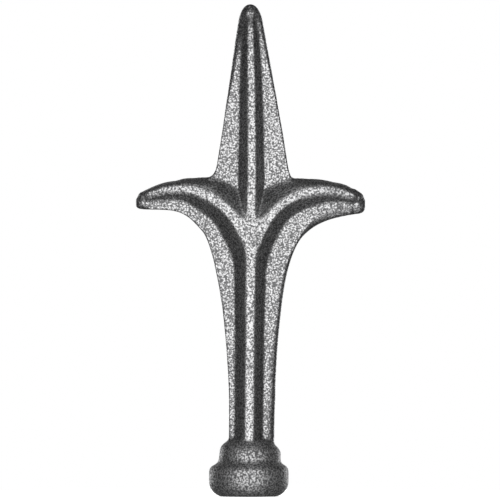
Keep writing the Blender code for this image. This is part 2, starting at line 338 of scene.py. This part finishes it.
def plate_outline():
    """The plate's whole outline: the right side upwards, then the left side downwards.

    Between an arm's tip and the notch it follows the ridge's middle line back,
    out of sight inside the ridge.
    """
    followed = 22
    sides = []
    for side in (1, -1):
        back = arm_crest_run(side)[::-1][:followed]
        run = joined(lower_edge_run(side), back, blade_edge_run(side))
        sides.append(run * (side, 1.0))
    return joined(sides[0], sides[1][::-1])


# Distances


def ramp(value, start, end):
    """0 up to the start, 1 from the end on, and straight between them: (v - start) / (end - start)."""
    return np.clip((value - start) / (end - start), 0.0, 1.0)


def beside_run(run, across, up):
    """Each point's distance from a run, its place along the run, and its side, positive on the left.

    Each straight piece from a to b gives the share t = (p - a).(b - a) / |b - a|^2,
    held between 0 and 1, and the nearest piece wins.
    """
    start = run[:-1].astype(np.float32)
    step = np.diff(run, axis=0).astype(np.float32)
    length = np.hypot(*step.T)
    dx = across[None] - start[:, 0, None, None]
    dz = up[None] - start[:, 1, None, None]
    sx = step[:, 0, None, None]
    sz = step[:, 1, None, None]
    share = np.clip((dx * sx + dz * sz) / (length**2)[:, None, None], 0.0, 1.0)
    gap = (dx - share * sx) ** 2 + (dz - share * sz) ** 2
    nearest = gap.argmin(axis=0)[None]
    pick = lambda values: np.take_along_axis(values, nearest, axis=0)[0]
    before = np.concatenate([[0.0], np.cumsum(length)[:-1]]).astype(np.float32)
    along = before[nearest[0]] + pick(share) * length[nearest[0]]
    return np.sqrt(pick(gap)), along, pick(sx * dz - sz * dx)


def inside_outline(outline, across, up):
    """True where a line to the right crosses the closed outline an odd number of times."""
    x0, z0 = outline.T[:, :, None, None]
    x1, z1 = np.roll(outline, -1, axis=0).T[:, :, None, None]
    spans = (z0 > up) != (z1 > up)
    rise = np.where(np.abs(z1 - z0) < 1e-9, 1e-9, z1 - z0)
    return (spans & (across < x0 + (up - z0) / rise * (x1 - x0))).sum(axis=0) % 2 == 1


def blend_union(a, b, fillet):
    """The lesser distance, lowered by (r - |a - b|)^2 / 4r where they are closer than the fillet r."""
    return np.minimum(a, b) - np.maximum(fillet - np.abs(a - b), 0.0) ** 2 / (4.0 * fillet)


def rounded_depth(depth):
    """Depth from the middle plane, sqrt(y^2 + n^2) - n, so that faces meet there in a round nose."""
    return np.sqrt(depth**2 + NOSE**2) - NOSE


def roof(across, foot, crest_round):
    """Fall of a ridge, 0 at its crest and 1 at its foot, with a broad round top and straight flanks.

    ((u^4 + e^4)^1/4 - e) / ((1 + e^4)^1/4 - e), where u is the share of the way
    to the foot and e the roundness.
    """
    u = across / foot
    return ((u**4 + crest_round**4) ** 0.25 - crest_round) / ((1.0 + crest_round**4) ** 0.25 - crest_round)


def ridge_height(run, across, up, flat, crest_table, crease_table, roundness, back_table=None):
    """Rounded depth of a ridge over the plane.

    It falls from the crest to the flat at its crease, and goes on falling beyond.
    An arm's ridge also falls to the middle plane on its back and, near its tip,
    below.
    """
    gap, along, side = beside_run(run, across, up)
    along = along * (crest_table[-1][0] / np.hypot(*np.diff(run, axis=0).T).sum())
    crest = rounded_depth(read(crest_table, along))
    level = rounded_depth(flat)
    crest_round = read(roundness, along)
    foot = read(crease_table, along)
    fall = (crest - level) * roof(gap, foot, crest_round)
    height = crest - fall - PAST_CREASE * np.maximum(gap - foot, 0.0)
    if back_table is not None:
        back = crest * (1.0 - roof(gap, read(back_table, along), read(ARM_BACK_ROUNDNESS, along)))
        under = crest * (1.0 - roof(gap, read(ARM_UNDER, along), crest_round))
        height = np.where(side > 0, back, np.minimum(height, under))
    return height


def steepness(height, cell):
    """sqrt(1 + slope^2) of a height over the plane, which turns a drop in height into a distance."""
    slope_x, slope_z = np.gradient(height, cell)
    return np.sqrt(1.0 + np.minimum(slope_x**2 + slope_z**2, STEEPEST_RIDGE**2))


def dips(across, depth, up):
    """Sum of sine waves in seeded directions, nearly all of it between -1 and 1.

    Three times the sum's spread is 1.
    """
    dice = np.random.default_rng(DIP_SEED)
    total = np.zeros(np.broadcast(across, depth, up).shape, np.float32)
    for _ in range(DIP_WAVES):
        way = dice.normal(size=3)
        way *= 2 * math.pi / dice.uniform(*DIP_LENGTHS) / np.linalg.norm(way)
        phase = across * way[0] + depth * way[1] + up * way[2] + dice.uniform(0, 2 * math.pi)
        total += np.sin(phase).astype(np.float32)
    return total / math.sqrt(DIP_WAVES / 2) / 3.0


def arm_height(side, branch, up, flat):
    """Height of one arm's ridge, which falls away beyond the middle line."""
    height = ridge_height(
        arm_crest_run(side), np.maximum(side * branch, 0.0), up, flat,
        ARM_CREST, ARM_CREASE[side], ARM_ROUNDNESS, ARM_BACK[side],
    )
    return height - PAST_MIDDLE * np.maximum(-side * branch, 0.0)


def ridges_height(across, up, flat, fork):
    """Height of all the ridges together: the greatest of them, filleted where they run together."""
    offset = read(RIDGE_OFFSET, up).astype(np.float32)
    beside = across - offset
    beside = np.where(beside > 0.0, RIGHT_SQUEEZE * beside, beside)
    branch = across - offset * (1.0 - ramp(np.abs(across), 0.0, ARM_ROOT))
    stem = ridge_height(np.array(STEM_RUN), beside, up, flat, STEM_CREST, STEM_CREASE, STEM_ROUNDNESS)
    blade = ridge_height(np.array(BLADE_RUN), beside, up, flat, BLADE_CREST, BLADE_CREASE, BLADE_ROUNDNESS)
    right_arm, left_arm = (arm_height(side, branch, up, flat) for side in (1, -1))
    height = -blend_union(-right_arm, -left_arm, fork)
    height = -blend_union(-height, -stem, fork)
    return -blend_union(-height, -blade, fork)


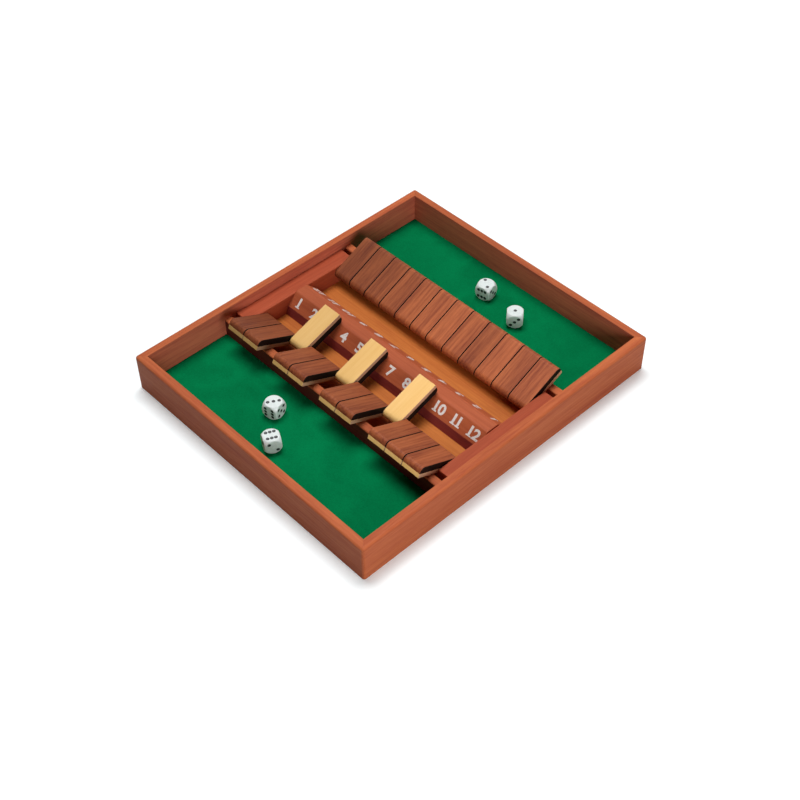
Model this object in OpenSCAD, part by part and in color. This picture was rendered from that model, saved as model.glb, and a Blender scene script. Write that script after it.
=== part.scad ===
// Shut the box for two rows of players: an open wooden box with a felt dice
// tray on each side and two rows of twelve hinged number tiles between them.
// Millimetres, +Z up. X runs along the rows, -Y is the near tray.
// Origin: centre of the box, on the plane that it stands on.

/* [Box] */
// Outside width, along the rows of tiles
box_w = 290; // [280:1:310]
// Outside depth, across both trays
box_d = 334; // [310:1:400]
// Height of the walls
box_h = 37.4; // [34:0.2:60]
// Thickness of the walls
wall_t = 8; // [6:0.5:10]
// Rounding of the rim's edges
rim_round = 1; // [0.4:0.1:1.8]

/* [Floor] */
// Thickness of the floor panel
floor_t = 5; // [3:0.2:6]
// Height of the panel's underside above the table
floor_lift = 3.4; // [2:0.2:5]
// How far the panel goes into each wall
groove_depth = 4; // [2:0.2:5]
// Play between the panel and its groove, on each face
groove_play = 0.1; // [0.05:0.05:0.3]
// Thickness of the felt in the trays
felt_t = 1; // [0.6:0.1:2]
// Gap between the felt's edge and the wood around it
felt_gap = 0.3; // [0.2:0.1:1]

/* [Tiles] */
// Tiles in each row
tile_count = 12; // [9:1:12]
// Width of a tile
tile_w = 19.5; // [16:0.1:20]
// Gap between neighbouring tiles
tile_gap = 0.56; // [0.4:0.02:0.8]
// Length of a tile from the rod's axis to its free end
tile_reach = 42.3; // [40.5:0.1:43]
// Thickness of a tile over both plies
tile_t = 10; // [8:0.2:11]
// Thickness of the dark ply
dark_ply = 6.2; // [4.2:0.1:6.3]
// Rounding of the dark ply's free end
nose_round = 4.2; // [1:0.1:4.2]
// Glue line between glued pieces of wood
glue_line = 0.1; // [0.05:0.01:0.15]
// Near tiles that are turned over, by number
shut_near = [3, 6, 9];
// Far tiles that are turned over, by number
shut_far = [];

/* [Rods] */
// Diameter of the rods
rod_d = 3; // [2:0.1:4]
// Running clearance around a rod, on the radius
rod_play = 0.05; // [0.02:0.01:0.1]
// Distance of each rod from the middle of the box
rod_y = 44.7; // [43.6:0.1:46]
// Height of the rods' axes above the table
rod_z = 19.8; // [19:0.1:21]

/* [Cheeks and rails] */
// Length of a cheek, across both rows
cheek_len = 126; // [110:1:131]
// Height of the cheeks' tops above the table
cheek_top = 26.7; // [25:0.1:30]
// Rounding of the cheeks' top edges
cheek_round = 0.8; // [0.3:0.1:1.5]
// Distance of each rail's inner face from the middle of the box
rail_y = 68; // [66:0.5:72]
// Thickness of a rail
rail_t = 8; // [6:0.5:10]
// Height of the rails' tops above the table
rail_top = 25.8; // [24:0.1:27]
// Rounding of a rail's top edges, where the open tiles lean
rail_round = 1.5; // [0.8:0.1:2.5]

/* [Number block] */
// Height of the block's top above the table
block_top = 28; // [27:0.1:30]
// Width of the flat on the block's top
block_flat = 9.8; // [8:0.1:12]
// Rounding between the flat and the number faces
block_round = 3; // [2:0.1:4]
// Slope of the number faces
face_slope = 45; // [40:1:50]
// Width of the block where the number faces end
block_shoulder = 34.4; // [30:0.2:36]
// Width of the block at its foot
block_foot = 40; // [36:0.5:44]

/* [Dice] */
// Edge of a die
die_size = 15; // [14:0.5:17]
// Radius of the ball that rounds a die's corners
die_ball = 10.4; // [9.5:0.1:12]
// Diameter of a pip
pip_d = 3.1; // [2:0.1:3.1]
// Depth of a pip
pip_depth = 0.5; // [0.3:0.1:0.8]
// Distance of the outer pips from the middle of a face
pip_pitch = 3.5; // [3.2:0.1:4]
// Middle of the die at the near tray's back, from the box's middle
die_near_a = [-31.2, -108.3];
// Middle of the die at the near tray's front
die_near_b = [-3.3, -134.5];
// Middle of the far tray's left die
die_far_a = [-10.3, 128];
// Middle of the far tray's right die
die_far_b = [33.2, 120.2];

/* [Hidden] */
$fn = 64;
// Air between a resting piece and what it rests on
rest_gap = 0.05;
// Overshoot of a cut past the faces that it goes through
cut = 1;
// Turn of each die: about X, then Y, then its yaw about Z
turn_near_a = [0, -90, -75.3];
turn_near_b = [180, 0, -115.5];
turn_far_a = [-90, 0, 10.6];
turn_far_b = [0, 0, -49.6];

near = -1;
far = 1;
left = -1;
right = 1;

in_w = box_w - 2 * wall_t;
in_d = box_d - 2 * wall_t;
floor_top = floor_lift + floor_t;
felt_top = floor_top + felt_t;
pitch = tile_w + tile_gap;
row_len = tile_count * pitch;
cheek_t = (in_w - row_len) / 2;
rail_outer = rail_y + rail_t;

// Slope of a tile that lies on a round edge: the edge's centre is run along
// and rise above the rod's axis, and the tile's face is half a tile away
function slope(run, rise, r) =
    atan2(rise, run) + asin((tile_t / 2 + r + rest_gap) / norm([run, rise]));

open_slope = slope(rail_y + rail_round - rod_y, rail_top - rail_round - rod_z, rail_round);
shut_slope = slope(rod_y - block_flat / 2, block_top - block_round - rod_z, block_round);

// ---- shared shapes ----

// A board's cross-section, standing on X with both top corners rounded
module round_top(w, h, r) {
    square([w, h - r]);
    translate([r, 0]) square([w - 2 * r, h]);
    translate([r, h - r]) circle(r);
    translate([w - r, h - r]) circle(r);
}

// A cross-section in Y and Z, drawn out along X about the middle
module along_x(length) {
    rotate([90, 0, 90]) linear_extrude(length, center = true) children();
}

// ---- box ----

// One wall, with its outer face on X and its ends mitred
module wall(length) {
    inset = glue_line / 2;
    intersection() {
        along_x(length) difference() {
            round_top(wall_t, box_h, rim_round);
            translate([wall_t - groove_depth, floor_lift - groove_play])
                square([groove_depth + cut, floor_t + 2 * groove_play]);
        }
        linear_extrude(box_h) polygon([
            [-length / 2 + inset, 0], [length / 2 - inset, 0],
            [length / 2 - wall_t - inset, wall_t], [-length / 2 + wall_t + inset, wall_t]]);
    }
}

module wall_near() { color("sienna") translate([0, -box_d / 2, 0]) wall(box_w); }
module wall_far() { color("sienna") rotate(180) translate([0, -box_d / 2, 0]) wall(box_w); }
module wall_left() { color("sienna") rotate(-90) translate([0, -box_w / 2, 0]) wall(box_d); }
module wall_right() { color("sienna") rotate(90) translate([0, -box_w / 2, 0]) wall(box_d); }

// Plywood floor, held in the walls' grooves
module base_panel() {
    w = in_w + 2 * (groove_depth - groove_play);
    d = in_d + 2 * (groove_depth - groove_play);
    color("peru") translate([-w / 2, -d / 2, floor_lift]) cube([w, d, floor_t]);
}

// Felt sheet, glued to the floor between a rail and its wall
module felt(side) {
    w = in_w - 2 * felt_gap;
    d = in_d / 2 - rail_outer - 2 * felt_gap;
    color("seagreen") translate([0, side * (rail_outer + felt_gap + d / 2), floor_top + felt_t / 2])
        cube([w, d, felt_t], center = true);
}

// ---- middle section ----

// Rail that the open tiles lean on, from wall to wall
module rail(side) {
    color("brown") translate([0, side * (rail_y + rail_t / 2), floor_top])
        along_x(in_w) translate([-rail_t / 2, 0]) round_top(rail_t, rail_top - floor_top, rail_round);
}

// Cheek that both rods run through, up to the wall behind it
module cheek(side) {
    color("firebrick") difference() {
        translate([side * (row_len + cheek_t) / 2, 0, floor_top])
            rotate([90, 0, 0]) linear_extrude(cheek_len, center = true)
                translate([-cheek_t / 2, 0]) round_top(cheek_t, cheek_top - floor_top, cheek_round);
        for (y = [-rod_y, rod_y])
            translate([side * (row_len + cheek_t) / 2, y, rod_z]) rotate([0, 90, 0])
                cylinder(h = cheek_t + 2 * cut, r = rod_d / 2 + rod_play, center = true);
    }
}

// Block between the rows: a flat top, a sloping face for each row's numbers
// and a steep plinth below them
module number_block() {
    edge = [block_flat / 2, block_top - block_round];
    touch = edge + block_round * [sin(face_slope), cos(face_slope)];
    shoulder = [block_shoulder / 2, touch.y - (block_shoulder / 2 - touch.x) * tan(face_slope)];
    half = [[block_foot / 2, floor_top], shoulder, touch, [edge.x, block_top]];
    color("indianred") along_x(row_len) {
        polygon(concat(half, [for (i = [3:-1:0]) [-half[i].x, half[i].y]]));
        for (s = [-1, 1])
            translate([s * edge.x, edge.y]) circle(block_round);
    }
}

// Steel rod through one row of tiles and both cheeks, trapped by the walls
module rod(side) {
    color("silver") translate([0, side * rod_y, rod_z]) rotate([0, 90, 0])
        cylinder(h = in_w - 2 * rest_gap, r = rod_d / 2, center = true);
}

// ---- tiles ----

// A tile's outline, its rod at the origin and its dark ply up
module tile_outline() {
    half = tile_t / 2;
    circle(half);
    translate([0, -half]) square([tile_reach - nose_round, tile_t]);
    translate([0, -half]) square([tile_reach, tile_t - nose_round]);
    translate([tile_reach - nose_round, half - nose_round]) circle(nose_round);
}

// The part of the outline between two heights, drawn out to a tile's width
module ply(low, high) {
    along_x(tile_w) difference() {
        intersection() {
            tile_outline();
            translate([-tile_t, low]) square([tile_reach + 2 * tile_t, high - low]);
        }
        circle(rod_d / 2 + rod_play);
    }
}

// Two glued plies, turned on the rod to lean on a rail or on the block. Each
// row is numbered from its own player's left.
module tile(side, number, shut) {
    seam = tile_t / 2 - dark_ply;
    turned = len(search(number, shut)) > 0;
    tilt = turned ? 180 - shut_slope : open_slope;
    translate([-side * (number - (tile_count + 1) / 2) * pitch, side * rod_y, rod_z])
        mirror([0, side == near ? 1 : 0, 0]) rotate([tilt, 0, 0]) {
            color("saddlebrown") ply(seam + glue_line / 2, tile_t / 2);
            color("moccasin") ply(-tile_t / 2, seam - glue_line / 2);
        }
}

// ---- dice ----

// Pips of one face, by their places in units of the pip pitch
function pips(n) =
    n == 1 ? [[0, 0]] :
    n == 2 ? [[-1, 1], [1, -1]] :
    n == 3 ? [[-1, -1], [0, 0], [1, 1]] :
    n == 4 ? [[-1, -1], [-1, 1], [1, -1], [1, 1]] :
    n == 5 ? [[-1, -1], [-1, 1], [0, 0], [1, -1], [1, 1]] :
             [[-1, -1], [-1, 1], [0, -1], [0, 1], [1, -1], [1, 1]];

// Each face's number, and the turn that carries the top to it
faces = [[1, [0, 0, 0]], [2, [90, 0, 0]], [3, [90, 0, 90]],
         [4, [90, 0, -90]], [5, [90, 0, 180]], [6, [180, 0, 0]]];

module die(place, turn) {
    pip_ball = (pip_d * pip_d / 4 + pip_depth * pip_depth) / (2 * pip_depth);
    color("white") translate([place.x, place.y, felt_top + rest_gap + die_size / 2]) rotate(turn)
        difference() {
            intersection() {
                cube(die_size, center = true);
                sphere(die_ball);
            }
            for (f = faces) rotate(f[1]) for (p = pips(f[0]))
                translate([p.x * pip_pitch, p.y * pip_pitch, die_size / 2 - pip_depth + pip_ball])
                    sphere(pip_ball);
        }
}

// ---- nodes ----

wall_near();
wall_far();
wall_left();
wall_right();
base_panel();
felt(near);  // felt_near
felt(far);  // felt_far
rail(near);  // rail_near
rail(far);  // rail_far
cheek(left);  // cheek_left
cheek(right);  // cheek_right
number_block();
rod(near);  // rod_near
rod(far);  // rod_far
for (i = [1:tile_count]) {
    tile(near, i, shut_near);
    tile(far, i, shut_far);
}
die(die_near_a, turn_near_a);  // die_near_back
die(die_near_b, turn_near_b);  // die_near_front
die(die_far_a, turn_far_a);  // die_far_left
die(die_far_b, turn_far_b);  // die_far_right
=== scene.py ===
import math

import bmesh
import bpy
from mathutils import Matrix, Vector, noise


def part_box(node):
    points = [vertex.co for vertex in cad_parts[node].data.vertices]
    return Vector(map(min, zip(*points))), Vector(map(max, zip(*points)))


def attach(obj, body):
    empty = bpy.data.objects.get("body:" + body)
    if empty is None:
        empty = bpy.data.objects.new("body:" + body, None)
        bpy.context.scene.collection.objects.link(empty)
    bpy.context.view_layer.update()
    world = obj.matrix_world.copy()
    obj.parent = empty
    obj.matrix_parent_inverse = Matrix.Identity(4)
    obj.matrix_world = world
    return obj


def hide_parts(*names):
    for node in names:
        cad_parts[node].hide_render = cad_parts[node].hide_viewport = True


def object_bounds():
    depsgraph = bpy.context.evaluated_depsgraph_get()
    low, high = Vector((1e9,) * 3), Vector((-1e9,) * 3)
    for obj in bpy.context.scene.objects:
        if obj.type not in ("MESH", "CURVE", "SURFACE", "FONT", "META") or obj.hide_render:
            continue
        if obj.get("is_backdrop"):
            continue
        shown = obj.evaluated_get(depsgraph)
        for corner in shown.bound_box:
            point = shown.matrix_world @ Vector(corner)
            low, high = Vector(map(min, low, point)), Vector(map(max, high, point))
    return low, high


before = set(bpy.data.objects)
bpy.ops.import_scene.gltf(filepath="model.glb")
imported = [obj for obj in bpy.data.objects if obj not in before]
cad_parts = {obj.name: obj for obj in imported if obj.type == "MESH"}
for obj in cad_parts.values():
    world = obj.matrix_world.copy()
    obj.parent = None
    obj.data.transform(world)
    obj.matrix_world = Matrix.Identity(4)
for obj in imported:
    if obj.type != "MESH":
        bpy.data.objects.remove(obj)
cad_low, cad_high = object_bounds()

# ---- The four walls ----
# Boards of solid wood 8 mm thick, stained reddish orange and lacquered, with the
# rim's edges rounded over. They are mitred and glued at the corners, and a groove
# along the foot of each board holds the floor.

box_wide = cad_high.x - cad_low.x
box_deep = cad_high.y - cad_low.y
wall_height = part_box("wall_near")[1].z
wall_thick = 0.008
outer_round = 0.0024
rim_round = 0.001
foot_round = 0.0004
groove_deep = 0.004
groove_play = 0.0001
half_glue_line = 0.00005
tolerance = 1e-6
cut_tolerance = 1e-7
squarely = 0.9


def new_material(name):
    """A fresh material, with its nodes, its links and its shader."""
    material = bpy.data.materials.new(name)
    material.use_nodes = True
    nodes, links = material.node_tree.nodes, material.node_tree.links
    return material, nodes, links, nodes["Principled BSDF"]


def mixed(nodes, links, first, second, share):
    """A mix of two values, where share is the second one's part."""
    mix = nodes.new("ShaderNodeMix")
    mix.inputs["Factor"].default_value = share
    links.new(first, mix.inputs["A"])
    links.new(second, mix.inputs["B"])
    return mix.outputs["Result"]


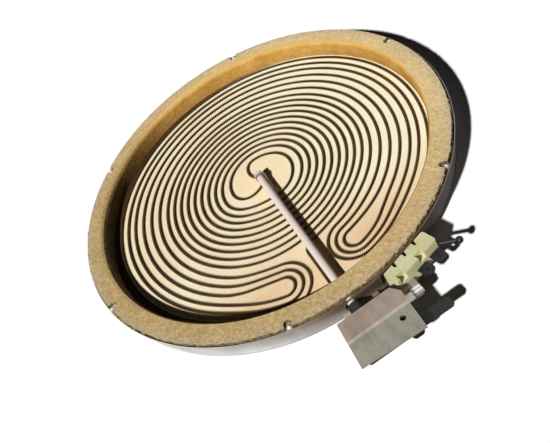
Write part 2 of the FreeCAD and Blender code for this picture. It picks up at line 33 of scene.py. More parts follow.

Job - Go through the lines above. Select every one that has the string "picture".

Worked solution -
Model this object in OpenSCAD, part by part and in color. This picture was rendered from that model, saved as model.glb, and a Blender scene script. Write that script after it.
Write part 2 of the FreeCAD and Blender code for this picture. It picks up at line 33 of scene.py. More parts follow.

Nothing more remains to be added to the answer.